▸ Data section:
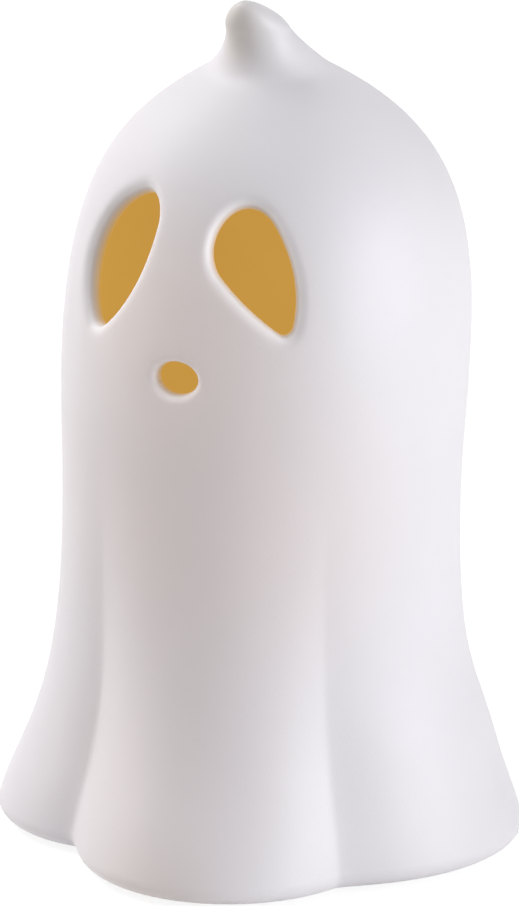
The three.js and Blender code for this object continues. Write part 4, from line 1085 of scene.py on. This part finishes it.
# %% Cover
POST_ANGLES = (45, 135, 270)
POST_REACH = 25.03
HOLE_RADIUS = 1.4
COVER_THICKNESS = 1.8
COVER_LIP = (1.2, 3)  # wall and depth
COVER_LIP_ROOM = 2.1  # from the skirt's outside to the lip
LOCATING_RING = (1.6, 1.5)  # wall and height
COLLAR = (2.4, 3)  # wall and height
LAMP_ROOM = 0.4
HOLE_CUT_TOP = 3
THROUGH = 1  # how far other cutters run past what they cut

post_places = []
for angle in map(math.radians, POST_ANGLES):
    post_places.append((POST_REACH * math.cos(angle), POST_REACH * math.sin(angle)))
lip_outside = SKIRT_RADIUS - COVER_LIP_ROOM
lip_inside = lip_outside - COVER_LIP[0]
ring_edge = dome_inside - SEAT_GAP
ring_top = COVER_THICKNESS + LOCATING_RING[1]
collar_inside = LAMP_RIM[0] + LAMP_ROOM
collar_top = COVER_THICKNESS + COLLAR[1]
cover_section = [
    (collar_inside, 0, 0.15),
    (lip_inside, 0, 0.3),
    (lip_inside, -COVER_LIP[1], 0.3),
    (lip_outside, -COVER_LIP[1], 0.4),
    (lip_outside, 0, 0.1),
    (SKIRT_RADIUS, 0, 0.2),
    (SKIRT_RADIUS, COVER_THICKNESS, 0.7),
    (ring_edge, COVER_THICKNESS, 0.2),
    (ring_edge, ring_top, 0.3),
    (ring_edge - LOCATING_RING[0], ring_top, 0.3),
    (ring_edge - LOCATING_RING[0], COVER_THICKNESS, 0.2),
    (collar_inside + COLLAR[0], COVER_THICKNESS, 0.3),
    (collar_inside + COLLAR[0], collar_top, 0.4),
    (collar_inside, collar_top, 0.3),
]
cover = turned_piece(eased(cover_section), ROUND_STEPS)
holes = [rod(HOLE_RADIUS, -THROUGH, HOLE_CUT_TOP, place) for place in post_places]
combine(cover, holes, "DIFFERENCE")
finished(lifted(cover, 0, 0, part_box("housing_cover")[0].z / MM + COVER_LIP[1]), "housing_cover")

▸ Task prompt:
Write out the listing once more, matching it exactly.

▸ Correct answer:
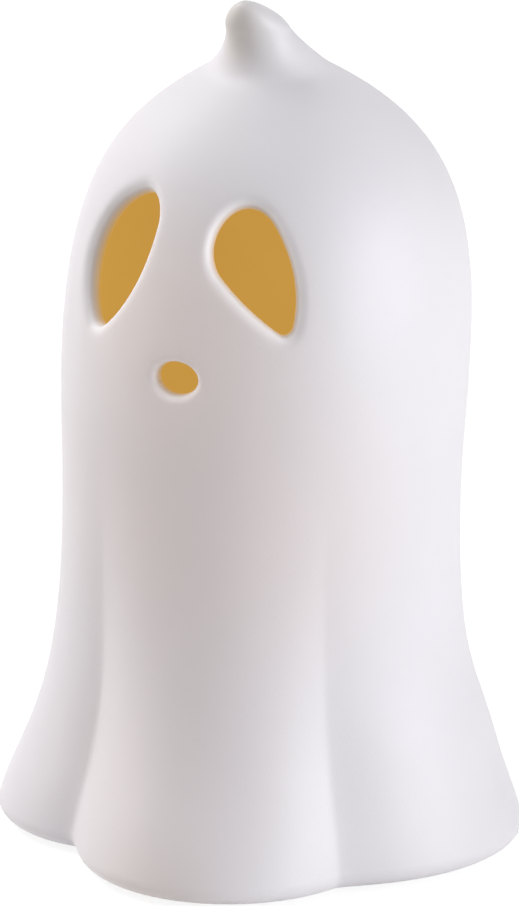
The three.js and Blender code for this object continues. Write part 4, from line 1085 of scene.py on. This part finishes it.
# %% Cover
POST_ANGLES = (45, 135, 270)
POST_REACH = 25.03
HOLE_RADIUS = 1.4
COVER_THICKNESS = 1.8
COVER_LIP = (1.2, 3)  # wall and depth
COVER_LIP_ROOM = 2.1  # from the skirt's outside to the lip
LOCATING_RING = (1.6, 1.5)  # wall and height
COLLAR = (2.4, 3)  # wall and height
LAMP_ROOM = 0.4
HOLE_CUT_TOP = 3
THROUGH = 1  # how far other cutters run past what they cut

post_places = []
for angle in map(math.radians, POST_ANGLES):
    post_places.append((POST_REACH * math.cos(angle), POST_REACH * math.sin(angle)))
lip_outside = SKIRT_RADIUS - COVER_LIP_ROOM
lip_inside = lip_outside - COVER_LIP[0]
ring_edge = dome_inside - SEAT_GAP
ring_top = COVER_THICKNESS + LOCATING_RING[1]
collar_inside = LAMP_RIM[0] + LAMP_ROOM
collar_top = COVER_THICKNESS + COLLAR[1]
cover_section = [
    (collar_inside, 0, 0.15),
    (lip_inside, 0, 0.3),
    (lip_inside, -COVER_LIP[1], 0.3),
    (lip_outside, -COVER_LIP[1], 0.4),
    (lip_outside, 0, 0.1),
    (SKIRT_RADIUS, 0, 0.2),
    (SKIRT_RADIUS, COVER_THICKNESS, 0.7),
    (ring_edge, COVER_THICKNESS, 0.2),
    (ring_edge, ring_top, 0.3),
    (ring_edge - LOCATING_RING[0], ring_top, 0.3),
    (ring_edge - LOCATING_RING[0], COVER_THICKNESS, 0.2),
    (collar_inside + COLLAR[0], COVER_THICKNESS, 0.3),
    (collar_inside + COLLAR[0], collar_top, 0.4),
    (collar_inside, collar_top, 0.3),
]
cover = turned_piece(eased(cover_section), ROUND_STEPS)
holes = [rod(HOLE_RADIUS, -THROUGH, HOLE_CUT_TOP, place) for place in post_places]
combine(cover, holes, "DIFFERENCE")
finished(lifted(cover, 0, 0, part_box("housing_cover")[0].z / MM + COVER_LIP[1]), "housing_cover")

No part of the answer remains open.